Take a dip at Waimea Valley

Another popular stop along the North Shore is the mystical Waimea Valley. This is a unique and spiritual place, from which to explore Hawaii’s rich history and culture.

For a $16 entrance fee ($8/child), you can explore the valley trails and make the short, leisurely hike (approx. 1.5 miles return) through beautiful gardens to a picturesque waterfall. Be sure to bring your swimwear, so that you can take a dip in the natural pool if you fancy it.

Complimentary cultural and botanical garden tours are also available at certain times of the day. Stop at the Visitor Center when you first arrive to find out what’s on offer.

Visit Pearl Harbor

A visit to the historic site of Pearl Harbor should be on everyone’s list whilst exploring the island of Oahu.

This is where the devastating Japanese air strike on US forces took place in 1941, killing 2335 people and signalling a significant turning point in the Second World War.

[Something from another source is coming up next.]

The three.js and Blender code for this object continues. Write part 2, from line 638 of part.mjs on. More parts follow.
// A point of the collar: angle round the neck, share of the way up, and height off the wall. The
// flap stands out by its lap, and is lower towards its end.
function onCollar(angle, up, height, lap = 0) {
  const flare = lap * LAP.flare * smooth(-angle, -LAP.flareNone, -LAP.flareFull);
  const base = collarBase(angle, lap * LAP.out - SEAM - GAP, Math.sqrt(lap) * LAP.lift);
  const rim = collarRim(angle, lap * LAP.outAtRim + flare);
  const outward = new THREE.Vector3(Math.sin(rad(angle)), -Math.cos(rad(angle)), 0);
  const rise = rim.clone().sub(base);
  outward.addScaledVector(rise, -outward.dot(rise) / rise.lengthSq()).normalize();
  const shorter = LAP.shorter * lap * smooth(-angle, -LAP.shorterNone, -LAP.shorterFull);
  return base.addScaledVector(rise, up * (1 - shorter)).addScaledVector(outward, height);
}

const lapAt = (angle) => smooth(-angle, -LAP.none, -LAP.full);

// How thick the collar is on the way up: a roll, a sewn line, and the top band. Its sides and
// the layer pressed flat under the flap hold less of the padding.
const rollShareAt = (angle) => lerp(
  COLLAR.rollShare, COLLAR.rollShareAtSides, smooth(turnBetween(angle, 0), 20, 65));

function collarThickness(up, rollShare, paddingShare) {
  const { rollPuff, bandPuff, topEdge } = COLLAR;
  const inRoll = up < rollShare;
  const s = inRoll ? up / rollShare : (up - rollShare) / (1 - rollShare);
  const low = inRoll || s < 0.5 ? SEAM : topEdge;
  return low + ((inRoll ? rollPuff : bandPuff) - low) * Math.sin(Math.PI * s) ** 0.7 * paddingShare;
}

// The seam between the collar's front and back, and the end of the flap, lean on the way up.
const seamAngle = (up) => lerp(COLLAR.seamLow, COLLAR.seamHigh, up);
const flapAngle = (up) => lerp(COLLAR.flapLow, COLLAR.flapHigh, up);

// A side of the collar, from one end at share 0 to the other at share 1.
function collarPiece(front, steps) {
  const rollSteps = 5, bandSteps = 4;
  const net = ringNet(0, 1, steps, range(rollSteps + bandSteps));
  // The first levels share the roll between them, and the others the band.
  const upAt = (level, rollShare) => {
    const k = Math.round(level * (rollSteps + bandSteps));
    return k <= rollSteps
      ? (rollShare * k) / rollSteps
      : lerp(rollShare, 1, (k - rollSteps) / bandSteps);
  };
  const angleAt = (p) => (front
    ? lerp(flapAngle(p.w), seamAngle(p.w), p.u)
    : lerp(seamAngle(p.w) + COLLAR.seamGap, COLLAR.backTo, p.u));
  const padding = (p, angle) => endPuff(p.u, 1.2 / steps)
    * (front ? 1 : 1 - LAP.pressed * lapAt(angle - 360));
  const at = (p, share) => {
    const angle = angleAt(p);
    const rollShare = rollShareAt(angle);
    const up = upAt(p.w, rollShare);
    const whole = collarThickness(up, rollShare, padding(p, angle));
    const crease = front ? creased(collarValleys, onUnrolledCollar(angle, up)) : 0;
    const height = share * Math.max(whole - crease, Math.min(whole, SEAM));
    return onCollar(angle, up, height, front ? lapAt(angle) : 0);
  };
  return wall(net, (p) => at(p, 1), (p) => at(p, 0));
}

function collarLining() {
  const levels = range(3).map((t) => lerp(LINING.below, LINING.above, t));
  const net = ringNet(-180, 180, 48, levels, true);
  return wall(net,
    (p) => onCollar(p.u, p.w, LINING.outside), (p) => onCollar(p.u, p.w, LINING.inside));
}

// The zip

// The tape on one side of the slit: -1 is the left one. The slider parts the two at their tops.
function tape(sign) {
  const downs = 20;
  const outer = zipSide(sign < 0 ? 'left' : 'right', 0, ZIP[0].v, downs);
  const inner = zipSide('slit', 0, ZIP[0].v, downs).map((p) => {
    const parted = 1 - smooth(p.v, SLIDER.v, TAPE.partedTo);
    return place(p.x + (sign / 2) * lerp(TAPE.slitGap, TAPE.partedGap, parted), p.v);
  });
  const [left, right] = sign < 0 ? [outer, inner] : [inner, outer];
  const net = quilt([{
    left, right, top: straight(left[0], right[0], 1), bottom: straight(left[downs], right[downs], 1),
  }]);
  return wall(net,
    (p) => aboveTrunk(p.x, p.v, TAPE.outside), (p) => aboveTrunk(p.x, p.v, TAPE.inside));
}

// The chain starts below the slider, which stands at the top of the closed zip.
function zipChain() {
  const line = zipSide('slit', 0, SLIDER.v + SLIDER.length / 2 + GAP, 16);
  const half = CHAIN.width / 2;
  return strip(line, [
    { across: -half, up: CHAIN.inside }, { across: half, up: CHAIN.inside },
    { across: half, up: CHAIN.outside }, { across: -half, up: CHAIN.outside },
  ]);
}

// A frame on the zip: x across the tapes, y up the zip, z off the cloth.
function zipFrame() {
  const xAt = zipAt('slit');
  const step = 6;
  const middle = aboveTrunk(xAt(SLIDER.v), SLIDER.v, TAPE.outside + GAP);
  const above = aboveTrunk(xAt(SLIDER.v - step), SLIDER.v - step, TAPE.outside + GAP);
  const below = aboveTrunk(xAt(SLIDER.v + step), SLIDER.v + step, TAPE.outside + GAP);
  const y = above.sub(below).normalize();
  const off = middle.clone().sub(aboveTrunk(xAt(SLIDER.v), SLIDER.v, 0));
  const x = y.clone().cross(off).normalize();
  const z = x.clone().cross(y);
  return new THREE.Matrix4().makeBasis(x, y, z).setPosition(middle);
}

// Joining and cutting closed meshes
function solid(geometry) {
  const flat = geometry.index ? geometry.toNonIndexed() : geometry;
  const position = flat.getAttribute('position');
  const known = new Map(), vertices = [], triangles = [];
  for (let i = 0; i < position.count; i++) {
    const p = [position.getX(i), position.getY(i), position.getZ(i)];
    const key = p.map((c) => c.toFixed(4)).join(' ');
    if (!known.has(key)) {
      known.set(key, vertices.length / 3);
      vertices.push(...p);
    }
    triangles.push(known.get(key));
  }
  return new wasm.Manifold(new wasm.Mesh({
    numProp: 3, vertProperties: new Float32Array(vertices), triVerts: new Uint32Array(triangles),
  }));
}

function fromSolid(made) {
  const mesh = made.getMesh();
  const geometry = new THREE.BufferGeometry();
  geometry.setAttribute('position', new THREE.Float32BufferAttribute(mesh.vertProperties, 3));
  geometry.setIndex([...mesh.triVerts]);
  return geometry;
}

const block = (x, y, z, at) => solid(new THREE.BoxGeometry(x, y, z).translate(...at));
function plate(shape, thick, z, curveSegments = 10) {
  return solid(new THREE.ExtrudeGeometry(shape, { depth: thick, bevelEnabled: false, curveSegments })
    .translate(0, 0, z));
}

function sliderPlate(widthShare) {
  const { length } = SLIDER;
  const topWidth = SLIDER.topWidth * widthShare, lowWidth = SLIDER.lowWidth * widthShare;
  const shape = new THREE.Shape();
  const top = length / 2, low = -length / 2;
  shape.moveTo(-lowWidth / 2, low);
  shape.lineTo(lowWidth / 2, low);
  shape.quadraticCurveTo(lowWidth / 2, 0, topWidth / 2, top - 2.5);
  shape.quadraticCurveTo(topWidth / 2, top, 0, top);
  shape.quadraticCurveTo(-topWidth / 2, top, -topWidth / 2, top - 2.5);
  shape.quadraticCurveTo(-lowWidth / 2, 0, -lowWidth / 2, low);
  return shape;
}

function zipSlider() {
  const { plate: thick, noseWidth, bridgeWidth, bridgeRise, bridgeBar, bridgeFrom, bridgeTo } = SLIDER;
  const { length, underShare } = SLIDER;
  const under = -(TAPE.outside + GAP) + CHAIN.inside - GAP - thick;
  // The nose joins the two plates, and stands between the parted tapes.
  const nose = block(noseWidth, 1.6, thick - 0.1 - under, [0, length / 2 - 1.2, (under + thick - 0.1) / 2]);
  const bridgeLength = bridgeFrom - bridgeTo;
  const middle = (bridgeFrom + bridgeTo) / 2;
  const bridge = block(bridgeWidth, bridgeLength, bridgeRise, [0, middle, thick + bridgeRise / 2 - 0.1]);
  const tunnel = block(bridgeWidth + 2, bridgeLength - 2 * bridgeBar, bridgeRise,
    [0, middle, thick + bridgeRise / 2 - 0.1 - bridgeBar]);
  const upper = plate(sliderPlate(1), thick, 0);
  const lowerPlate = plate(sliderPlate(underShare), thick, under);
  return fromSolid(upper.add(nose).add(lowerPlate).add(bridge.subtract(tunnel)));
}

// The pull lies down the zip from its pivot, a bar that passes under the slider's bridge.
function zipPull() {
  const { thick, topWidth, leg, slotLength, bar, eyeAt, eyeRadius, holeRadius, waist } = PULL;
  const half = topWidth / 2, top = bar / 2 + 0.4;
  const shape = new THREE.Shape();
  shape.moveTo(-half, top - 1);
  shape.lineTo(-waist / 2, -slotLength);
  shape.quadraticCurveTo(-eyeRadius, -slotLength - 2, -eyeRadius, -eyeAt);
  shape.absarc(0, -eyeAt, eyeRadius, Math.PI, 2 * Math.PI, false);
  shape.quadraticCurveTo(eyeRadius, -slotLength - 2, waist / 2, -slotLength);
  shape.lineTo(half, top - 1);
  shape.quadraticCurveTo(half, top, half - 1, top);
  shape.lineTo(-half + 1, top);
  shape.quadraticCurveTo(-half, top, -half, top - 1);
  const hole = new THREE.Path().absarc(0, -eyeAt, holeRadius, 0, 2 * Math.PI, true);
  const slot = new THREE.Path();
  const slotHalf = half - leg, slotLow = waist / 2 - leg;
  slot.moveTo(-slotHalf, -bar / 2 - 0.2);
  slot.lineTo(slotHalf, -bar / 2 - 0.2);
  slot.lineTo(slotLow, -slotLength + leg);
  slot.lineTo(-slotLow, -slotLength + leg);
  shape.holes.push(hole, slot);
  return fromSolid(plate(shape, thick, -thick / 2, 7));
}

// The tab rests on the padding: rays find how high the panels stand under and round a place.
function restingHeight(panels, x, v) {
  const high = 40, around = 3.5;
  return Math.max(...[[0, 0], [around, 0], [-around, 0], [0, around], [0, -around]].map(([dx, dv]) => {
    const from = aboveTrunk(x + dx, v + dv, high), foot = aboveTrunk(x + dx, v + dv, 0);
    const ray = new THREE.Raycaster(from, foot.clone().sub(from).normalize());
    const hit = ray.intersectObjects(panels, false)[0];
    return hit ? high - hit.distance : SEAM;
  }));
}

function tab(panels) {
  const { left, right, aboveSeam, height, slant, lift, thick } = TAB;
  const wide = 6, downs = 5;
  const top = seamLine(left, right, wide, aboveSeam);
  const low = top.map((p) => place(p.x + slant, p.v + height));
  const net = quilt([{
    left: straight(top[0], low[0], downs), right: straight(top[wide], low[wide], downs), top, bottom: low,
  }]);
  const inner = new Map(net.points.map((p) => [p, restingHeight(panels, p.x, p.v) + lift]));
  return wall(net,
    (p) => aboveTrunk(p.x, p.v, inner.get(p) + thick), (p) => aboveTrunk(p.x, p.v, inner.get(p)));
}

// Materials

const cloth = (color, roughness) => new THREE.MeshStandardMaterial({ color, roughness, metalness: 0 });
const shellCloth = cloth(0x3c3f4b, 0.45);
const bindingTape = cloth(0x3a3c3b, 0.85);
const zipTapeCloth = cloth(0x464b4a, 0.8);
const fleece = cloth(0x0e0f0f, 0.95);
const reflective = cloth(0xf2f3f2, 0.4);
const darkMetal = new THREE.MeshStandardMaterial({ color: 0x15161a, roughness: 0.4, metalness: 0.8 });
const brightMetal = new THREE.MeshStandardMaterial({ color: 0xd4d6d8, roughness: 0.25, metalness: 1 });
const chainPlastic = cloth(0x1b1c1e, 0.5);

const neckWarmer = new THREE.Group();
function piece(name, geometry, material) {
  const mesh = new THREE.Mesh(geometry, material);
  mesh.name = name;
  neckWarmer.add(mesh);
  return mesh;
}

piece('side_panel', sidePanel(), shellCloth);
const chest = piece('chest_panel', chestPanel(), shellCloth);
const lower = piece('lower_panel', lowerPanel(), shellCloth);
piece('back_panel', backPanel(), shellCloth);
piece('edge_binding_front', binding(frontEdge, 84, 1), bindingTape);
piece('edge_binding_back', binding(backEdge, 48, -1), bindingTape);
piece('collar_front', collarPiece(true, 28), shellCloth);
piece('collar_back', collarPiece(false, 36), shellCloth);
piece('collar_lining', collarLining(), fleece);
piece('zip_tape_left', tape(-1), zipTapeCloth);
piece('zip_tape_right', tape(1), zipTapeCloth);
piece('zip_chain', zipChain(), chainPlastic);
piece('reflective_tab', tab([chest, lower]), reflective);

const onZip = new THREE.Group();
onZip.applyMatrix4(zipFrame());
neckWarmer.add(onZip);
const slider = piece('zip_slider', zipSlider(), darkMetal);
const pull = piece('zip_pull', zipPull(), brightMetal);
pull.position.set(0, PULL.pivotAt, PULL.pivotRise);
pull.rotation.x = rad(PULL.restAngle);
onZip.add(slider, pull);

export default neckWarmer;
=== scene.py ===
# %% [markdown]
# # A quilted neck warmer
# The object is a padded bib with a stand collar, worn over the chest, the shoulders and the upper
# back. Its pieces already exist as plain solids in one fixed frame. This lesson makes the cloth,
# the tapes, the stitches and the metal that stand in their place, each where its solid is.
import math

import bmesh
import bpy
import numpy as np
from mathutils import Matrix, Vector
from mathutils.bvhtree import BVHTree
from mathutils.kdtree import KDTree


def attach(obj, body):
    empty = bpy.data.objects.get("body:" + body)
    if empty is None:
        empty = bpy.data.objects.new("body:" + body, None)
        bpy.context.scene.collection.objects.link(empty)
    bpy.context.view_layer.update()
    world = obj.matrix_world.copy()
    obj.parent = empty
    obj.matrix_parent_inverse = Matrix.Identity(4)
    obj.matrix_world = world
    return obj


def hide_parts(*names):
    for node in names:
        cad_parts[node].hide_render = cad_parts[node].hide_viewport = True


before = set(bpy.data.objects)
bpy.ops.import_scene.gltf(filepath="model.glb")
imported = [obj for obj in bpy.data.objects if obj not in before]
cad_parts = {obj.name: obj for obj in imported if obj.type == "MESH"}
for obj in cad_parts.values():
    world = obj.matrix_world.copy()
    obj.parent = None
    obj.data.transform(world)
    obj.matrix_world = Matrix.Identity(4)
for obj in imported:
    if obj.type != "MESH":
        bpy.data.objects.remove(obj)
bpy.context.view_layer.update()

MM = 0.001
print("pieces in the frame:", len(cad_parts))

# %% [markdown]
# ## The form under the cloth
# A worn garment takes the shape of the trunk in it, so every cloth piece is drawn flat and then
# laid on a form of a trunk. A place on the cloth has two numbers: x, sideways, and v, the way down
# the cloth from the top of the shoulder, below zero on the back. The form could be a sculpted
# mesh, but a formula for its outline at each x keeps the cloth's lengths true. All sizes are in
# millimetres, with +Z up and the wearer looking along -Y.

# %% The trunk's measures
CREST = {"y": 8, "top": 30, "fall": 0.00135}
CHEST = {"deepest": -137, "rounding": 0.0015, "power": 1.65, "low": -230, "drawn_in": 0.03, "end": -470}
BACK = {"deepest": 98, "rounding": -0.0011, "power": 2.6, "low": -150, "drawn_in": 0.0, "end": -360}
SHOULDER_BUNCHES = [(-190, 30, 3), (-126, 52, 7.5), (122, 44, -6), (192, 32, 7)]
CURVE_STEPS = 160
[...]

Today, a popular Visitor Centre and several memorials stand within these soberingly beautiful surroundings. There are a number of interesting exhibits, plus an excellent 75-minute tour of the USS Arizona Memorial, which includes an introductory film and short boat ride to the memorial, where the sunken ship still rests visible under the water’s surface. It’s a truly moving and must-do experience to appreciate the significance of this important part of our history.

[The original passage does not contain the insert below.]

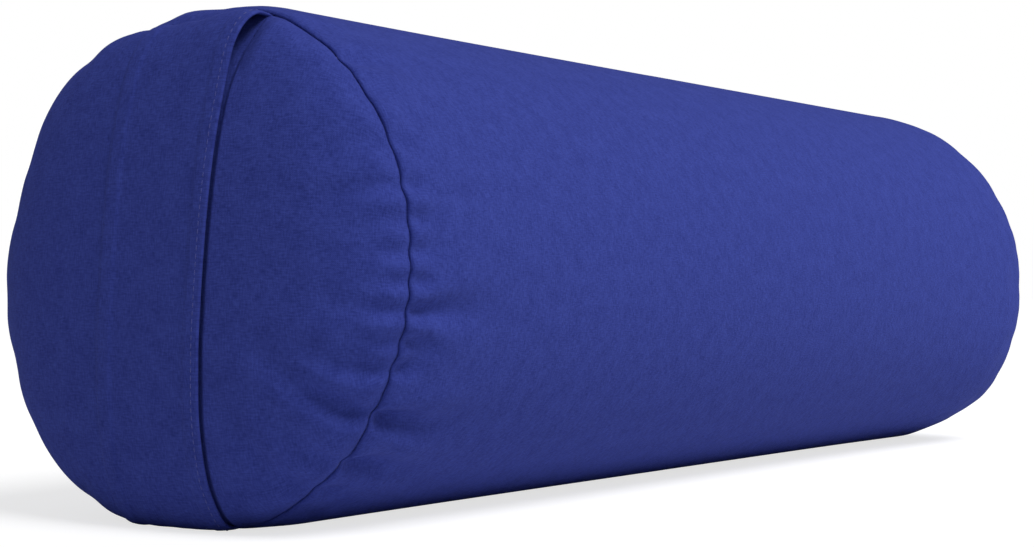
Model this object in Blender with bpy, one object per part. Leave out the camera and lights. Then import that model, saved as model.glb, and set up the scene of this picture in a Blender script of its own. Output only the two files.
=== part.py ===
"""A round bolster pillow, 760 mm long and 230 mm across, lying on its side.

A removable cotton cover with an envelope closure in one end goes round an inner
bolster: a cotton liner stuffed with rolled cotton batting. The bolster's axis
runs along Y, and the closure faces -Y.
"""

import math
from dataclasses import dataclass

import bmesh
import bpy
from mathutils import Matrix, Vector

# Cover
COVER_RADIUS = 0.115
COVER_SEAM_RADIUS = 0.110
COVER_SEAM_Y = 0.3436
END_DOME = 0.036
FABRIC = 0.0012
SEAM_ALLOWANCE = 0.010
FLAT_SAG = 0.0036  # how far the round cover is pressed flat where it rests
SHOULDER = 0.050  # length over which the body draws in towards an end seam
DOME_POWER = 2.6  # 2 is an ellipse; a larger power gives a flatter end and a rounder shoulder

# Envelope closure
CLOSURE_EDGE_X = 0.028  # the free edge of the outer half panel
CLOSURE_OVERLAP = 0.051
LAYER_STEP = 0.0030
OVERLAP_STITCH_INSET = 0.003
UNDERLAP_STITCH_INSET = 0.009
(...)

There’s no fee to enter the main visitor centre or memorial sites, but tickets are limited and issued on a first-come-first-served basis. For a small fee, it’s worth reserving your spot through the National Parks website up to 60 days before. Otherwise, make sure you arrive as close to the opening time as possible (7am) to ensure you get your ticket,  as this is one of the most popular sites in Hawaii.

So there you have it… however you spend your time in paradise, I have no doubt you will fall in love with the “aloha” spirit of Hawaii, the amazingly friendly people and spectacular scenery. Hopefully this guide will help you to experience some of the best experiences and sights that Oahu has to offer. Mahalo!